start GIVEN ENTRIES
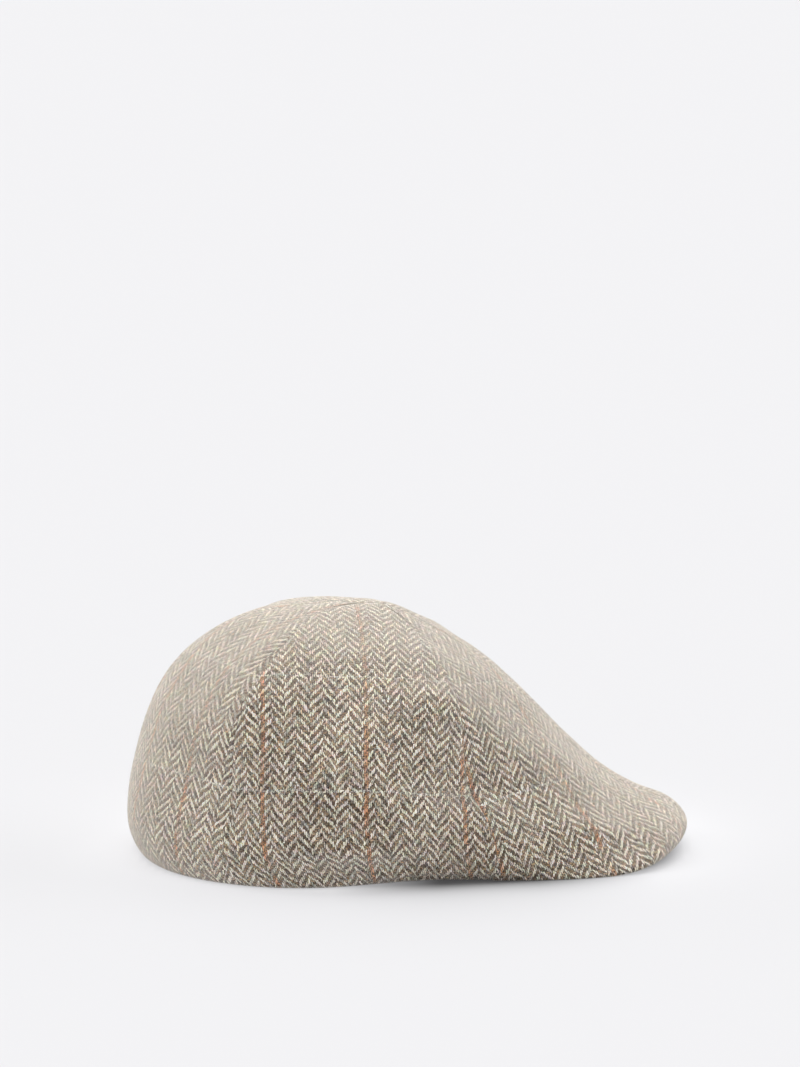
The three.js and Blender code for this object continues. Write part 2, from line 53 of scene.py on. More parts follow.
end GIVEN ENTRIES
start GIVEN ENTRIES
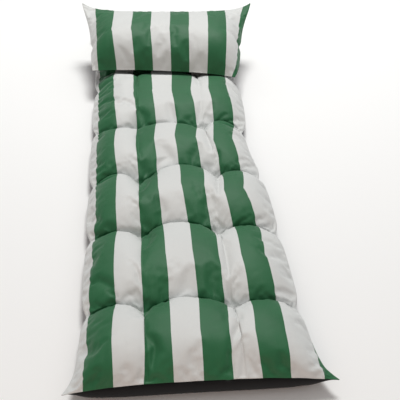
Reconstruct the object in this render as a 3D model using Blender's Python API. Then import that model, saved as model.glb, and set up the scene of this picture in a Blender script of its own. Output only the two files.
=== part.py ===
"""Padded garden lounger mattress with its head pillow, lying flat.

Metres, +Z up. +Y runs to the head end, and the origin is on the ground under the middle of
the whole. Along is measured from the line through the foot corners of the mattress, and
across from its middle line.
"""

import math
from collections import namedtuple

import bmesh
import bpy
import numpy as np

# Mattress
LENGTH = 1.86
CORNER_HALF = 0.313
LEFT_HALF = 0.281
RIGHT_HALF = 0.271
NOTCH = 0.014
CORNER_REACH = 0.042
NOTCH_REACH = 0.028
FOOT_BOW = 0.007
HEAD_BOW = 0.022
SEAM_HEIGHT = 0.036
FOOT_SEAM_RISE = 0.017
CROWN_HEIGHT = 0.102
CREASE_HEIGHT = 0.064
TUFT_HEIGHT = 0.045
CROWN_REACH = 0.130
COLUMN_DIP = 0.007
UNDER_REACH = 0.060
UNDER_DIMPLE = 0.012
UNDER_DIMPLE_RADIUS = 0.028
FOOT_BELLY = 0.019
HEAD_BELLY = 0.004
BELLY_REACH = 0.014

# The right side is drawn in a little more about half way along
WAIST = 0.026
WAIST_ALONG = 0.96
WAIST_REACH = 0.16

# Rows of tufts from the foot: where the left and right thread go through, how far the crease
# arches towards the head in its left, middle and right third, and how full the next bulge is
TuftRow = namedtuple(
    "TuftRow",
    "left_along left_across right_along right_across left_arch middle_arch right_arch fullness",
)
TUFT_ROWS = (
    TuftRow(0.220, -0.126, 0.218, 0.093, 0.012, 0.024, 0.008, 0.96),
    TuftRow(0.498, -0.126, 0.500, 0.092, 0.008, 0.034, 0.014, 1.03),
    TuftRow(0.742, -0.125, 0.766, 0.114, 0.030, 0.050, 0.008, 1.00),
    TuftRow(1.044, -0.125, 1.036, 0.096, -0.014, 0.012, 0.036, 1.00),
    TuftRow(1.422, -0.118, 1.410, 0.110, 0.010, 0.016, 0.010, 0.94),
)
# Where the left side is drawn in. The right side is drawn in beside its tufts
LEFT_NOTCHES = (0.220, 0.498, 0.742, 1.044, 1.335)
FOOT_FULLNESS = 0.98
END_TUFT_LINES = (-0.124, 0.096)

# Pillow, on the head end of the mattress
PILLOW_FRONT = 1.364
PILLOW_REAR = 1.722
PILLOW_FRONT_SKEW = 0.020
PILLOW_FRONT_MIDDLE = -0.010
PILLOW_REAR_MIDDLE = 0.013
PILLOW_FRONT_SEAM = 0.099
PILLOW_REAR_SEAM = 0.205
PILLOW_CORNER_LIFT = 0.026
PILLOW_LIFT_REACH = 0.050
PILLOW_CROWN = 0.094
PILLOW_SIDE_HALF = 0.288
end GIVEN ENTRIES
Print only the run of lines that begins with the line containing "Reconstruct the object" and ends with the line containing "import numpy as np", both included, exactly as they read.

§ REPLY:
Reconstruct the object in this render as a 3D model using Blender's Python API. Then import that model, saved as model.glb, and set up the scene of this picture in a Blender script of its own. Output only the two files.
=== part.py ===
"""Padded garden lounger mattress with its head pillow, lying flat.

Metres, +Z up. +Y runs to the head end, and the origin is on the ground under the middle of
the whole. Along is measured from the line through the foot corners of the mattress, and
across from its middle line.
"""

import math
from collections import namedtuple

import bmesh
import bpy
import numpy as np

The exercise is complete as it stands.